Government polices by the American, Chinese and German governments are actively delaying its appearance. Its not choosing to be fashionably late itself.

Friday, August 05, 2011

Thursday, October 21, 2010



Dean Baker's entire post on the "currency wars" is excellent, so I'll repost the entired thing.
The NYT had a piece on the recent decline in the value of the dollar and effort by other countries to offset its impact. The article noted in particular developing country efforts to reduce capital inflows that are raising the value of their currency.
It would have been worth noting that in standard economic theory, developing countries are supposed to be borrowers. The logic is that capital is relatively scarce in the developing countries, which means that it gets a higher return.

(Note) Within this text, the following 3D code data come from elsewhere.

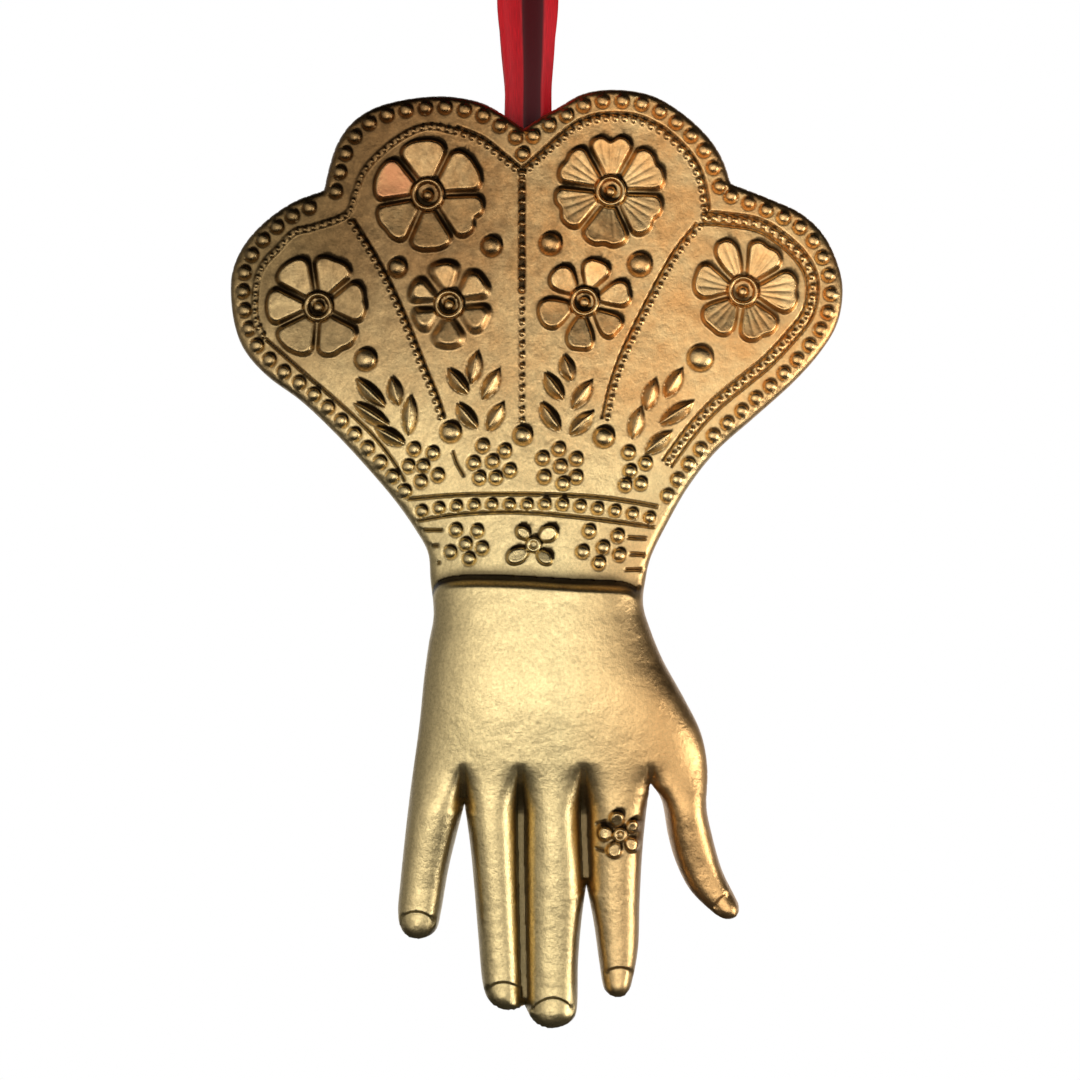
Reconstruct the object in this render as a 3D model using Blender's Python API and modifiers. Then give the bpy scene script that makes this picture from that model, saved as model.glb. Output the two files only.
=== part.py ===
"""Hand ornament: a pressed brass hand with a fan-shaped cuff, hung from a satin ribbon.

The hand is one sheet, pressed from the back. A wire eye soldered behind the cuff holds a
jump ring, and the ribbon's loop runs through the ring. +Z is up, the palm's face looks
along -Y, and the origin is the point inside the top of the ribbon's loop where a hook bears.
Sizes are in millimetres, and MM turns them into Blender's metres.
"""

import math

import bmesh
import bpy
import numpy as np
from mathutils import Vector
from mathutils.geometry import delaunay_2d_cdt

MM = 0.001

# The sheet and its edge.
SHEET = 0.5
CUT_EDGE = 0.2
EDGE_ROLL = 1.1
ROLL_POWER = 2.4

# Heights of the pressed form above the plane of its back edge.
CUFF_RISE = 1.8
CUFF_DOME = 1.9
WRIST_DOME = 2.9
PALM_RISE = 8.0
KNUCKLE_RISE = 6.0
FINGERTIP_RISE = 4.2
THUMB_TIP_RISE = 3.6
FINGER_LAND = 1.2
FINGER_LAND_HALF = 0.5
STEP_ROUND = 1.2

# Heights of the raised pattern above the sheet around it.
PETAL_RISE = 0.9
PETAL_CUP = 0.2
PETAL_WALL = 0.55
FLOWER_RING_RISE = 0.75
LEAF_RISE = 0.7
BALL_RISE = 0.9
BEAD_RISE = 0.55
ROPE_RISE = 0.35

# Widths of the raised pattern.
BORDER_BEAD = 1.7
BORDER_PITCH = 2.35
BORDER_INSET = 1.65
BAND_BEAD = 1.25
BAND_PITCH = 2.18
CLUSTER_BEAD = 1.5
ROPE_HALF = 0.42
LEAF_HALF = 0.98
FLOWER_RING_HALF = 0.35
FLOWER_BUTTON = 0.65

# The hanger behind the cuff.
GAP = 0.3
EYE_WIRE = 1.0
RING_WIRE = 1.0
RING_OUTER = 8.0
RING_SEAM = 0.2
RING_BELOW_NOTCH = 2.5
SOLDER_HEIGHT = 1.1
SOLDER_GAP = 0.25
SOLDER_LIP = 0.12
SOLDER_WAIST = 0.3

# The ribbon.
STRAND_DROP = 57.5
RIBBON_WIDTH = 9.5
RIBBON_THICKNESS = 0.3
RIBBON_TO_EDGE = 0.5
GATHERED_WIDTH = 7.3
NOTCH_WIDTH = 5.7
RING_WIDTH = 4.4
FREE_FOLD = 2.2
TIGHT_FOLD = 1.2
KNOT_WIDTH = 9.0
KNOT_DEPTH = 6.4
KNOT_HEIGHT = 6.6
KNOT_WRAP = 0.16
TAIL_LENGTH = 15.0
TAIL_ROOT = 3.0
TAIL_FOLD = 0.75
TAIL_LEAN = 12.0
TAIL_LEAN_MORE = 38.0
TAIL_BEND = 0.75
TAIL_TO_FRONT = 0.16
TAIL_SPREAD = 1.3

# The ribbon's folds as shares of its width and depth, and how it gathers above the notch.
FOLDS_ACROSS = (-1.0, -0.2, 0.63, 1.0)
FOLDS_DEEP = (0.1, -1.0, 1.0, -0.2)
NOTCH_REACH = 4.0
GATHER_START = 7.0
GATHER_REACH = 13.0
STRAND_SHARES = (0.035, 0.09, 0.16, 0.25, 0.39, 0.57, 0.74)
KNOT_SHARES = (0.88, 0.95, 1.0)

# The knot's slanting wrap: its direction, half width and soft edge, as shares of the knot.
WRAP_ACROSS = 0.6
WRAP_UP = 0.8
WRAP_HALF = 0.32
WRAP_EDGE = 0.2

# Places that follow from the sizes above.
RING_TOP_Z = -STRAND_DROP
RING_RADIUS = (RING_OUTER - RING_WIRE) / 2
RING_CENTRE_Z = RING_TOP_Z - RING_OUTER / 2
PIVOT_Z = RING_CENTRE_Z - RING_RADIUS
EYE_RADIUS = RING_WIRE / 2 + GAP + EYE_WIRE / 2
SOLDER_RADIUS = EYE_RADIUS - GAP / 2
BIGHT_RADIUS = RING_WIRE / 2 + GAP + TIGHT_FOLD / 2
NOTCH_X = -0.6
NOTCH_Z = RING_TOP_Z + RING_BELOW_NOTCH
BACK_PLANE_Y = -(BIGHT_RADIUS + TIGHT_FOLD / 2 + RIBBON_TO_EDGE)
KNOT_BOTTOM_Z = 0.9

# The outline of the hand, measured from the notch in the cuff's top edge: x to the right and
# z up. Each stretch is a smooth curve through its points, and stretches meet at a corner.
OUTLINE = [
    [(0.1, -0.4), (-2.3, 1.3), (-4.8, 2.7), (-7.7, 3.4), (-10.6, 3.6), (-14.5, 3.2), (-18.2, 2.2),
     (-21.0, 0.4), (-22.8, -2.1), (-23.8, -4.9), (-24.5, -7.9)],
    [(-24.5, -7.9), (-28.2, -9.3), (-31.6, -11.6), (-34.2, -14.4), (-35.7, -17.5), (-36.0, -20.6),
     (-35.5, -24.5), (-34.2, -27.7), (-31.4, -30.8), (-27.2, -33.9), (-23.0, -37.9), (-19.2, -42.0),
     (-15.8, -46.0), (-13.2, -49.7), (-11.7, -52.5), (-11.4, -55.8), (-11.0, -60.0), (-11.6, -63.6),
     (-12.2, -68.0), (-12.8, -73.9), (-13.8, -81.2), (-14.5, -87.1), (-15.1, -92.9), (-15.4, -96.6),
     (-15.0, -98.8), (-13.8, -99.9), (-12.1, -99.9), (-10.7, -98.9), (-10.1, -96.7), (-9.2, -91.5),
     (-8.2, -87.3), (-7.2, -83.4)],
    [(-7.2, -83.4), (-6.5, -88.5), (-6.0, -93.7), (-5.5, -99.8), (-5.0, -105.3), (-4.2, -107.6),
     (-2.8, -108.5), (-1.2, -108.7), (0.2, -108.2)],
    [(0.2, -108.2), (1.3, -110.1), (2.9, -110.9), (4.8, -110.7), (6.2, -109.9), (6.7, -108.1),
     (6.8, -102.8), (7.2, -97.9), (7.8, -93.4)],
    [(7.8, -93.4), (8.7, -97.9), (9.4, -102.9), (9.9, -105.9), (10.6, -106.8), (11.7, -107.1),
     (12.8, -106.7), (13.4, -105.4), (14.2, -101.0), (14.4, -94.9), (14.8, -88.2), (15.6, -80.7)],
    [(15.6, -80.7), (17.1, -83.0), (17.9, -87.3), (18.9, -90.7), (20.6, -94.0), (23.2, -96.6),
     (24.9, -97.6), (26.3, -97.3), (26.6, -96.0), (26.0, -94.6), (24.5, -91.5), (23.3, -87.3),
     (22.6, -83.6), (22.7, -78.8), (21.9, -74.6), (19.9, -70.5), (17.2, -65.6), (15.5, -61.4),
     (14.8, -58.7), (15.1, -55.8), (15.8, -52.9), (17.7, -49.0), (20.4, -44.3), (23.9, -39.9),
     (28.4, -35.9), (33.2, -31.6), (36.6, -27.8), (38.7, -24.3), (39.4, -20.4), (38.8, -17.0),
     (37.0, -13.3), (34.2, -10.7), (30.5, -9.0), (25.6, -7.1)],
    [(25.6, -7.1), (24.5, -4.0), (22.6, -1.2), (19.5, 1.6), (15.8, 3.7), (11.4, 4.4), (7.4, 3.9),
     (4.3, 2.2), (2.1, 1.0), (0.1, -0.4)],
]
CUFF_END = -46.5

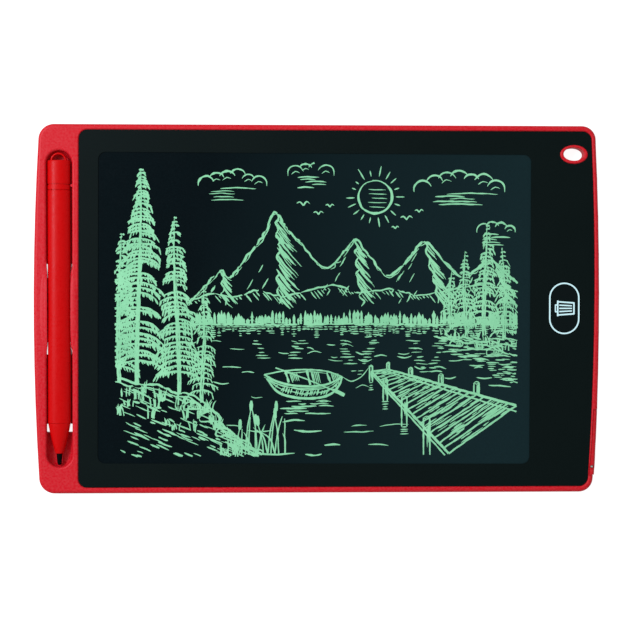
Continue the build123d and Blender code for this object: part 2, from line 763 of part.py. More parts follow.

Capital therefore should flow from relatively to slow growing rich countries to more rapidly growing developing countries.
This was the direction of flows until the East Asian financial crisis in 1997. The harsh conditions that the IMF imposed on the East Asian countries led developing countries throughout the world to focus on building up reserves so that they would not have to deal with the IMF. This reversal coincided with the "high dollar" policy touted by then Treasury Secretary Robert Rubin. It helped to lay the basis for the imbalances associated with the stock and housing bubbles.
To a large extent, the decline in the value of the dollar would effectively reverse the distortions to the world economy resulting from the IMF-Rubin policy of the late 90s. It is also worth noting the recent decline in the dollar is largely just reversing its run-up as a result of the financial crisis in 2008. Money flowed into the U.S. as a safe haven, pushing the dollar well above its pre-crisis levels. It is now falling back toward the level it was at before the crisis.
What would you call the reasonable reaction of China and others to the harsh conditions imposed by the IMF in the wake of the 1997 crisis? It would be the opposite of morale hazard. Once can be too indulgent and too harsh or strict.

This New York Times piece argues that England's current austerity measures are partly due to memories of the IMF bailing them out in the 1970s.